Darauf wurde die Familie mehrfach hingewiesen, wie Andrea Kloster, Richterin und Pressesprecherin am VGH Mannheim, dem SÜDKURIER sagt: „Schon in der Rechtsmittelbelehrung durch das Freiburger Gericht stand, dass sie einen Anwalt benötigen, wenn sie in die nächste Instanz ziehen möchten. Als der Antrag bei uns einging und sie keinen Rechtsvertreter hatten, wies unsere Vorsitzende Richterin sie erneut darauf hin. Aber die Familie schaffte es nicht innerhalb der Frist von 14 Tagen, einen Anwalt zu besorgen.“
Grundschülerin selbst kann nicht Beschwerde erheben
Auch die Beschwerde der Tochter war nach der Begründung des Mannheimer Gerichts unzulässig. „Sie war nicht Beteiligte im erstinstanzlichen Verfahren und deswegen nicht befugt, eine Beschwerde zu erheben“, erläutert der Verwaltungsgerichtshof. Andrea Kloster präzisiert auf Nachfrage: „Beim Eilantrag in Freiburg hatten die Eltern nur in ihrem eigenen Namen Beschwerde eingelegt, nicht aber im Namen der Tochter. Das taten sie erst in zweiter Instanz.“
Eine weitere Chance, ihr Anliegen auf höchster juristischer Ebene in Baden-Württemberg überprüfen zu lassen, haben die Konstanzer damit verwirkt: Die Entscheidung des VGH Mannheim ist unanfechtbar. Doch zu Ende muss die ganze Sache trotzdem nicht sein: „Die Eltern könnten mit ihrem Anliegen nochmal zurück ans Verwaltungsgericht Freiburg gehen“, sagt Andrea Kloster.
Ob das viel hilft, steht auf einem anderen Blatt.
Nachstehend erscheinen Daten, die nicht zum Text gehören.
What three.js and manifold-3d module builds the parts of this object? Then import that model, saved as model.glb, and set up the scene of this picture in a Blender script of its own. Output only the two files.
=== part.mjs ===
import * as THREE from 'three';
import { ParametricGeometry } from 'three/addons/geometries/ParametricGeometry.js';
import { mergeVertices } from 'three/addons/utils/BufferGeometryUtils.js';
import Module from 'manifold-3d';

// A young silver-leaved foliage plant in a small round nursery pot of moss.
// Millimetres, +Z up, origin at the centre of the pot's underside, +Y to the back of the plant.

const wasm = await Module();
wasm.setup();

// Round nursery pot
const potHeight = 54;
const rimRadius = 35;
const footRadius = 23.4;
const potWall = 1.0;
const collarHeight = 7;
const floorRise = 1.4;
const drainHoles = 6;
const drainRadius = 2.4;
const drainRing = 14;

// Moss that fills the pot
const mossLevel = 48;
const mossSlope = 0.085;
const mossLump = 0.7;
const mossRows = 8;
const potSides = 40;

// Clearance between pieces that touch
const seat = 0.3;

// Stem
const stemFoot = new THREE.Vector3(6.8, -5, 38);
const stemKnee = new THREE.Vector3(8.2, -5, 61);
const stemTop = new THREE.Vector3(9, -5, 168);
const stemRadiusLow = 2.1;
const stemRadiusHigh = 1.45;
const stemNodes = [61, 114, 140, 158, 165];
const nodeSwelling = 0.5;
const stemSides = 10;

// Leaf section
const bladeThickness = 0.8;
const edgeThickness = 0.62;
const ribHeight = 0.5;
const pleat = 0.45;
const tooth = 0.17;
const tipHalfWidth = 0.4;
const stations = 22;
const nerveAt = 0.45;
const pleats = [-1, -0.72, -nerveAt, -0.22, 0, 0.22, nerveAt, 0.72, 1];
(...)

Schließlich hatten sich dort auch schon drei Berufsrichterinnen ausführlich mit der Beschwerde auseinandergesetzt, und zwar inhaltlich. „Aber es ist das gute Recht der Bürger, gegen eine staatliche Entscheidung vorzugehen, hier gegen die der Stadt Konstanz als Schulträgerin, wenn einem was nicht gefällt“, so Kloster.

Die bundesweite Aufmerksamkeit für diesen Fall sei auch deshalb zustande gekommen, weil noch kein anderes Gericht darüber befinden musste, wie viel Fleisch in Schulmensen angeboten werden muss. Dass Berufsrichter über Alltagsfragen entscheiden, sei aber nichts Besonderes: „Wir haben hier einen bunten Strauß an Themen“, sagt Kloster abschließend.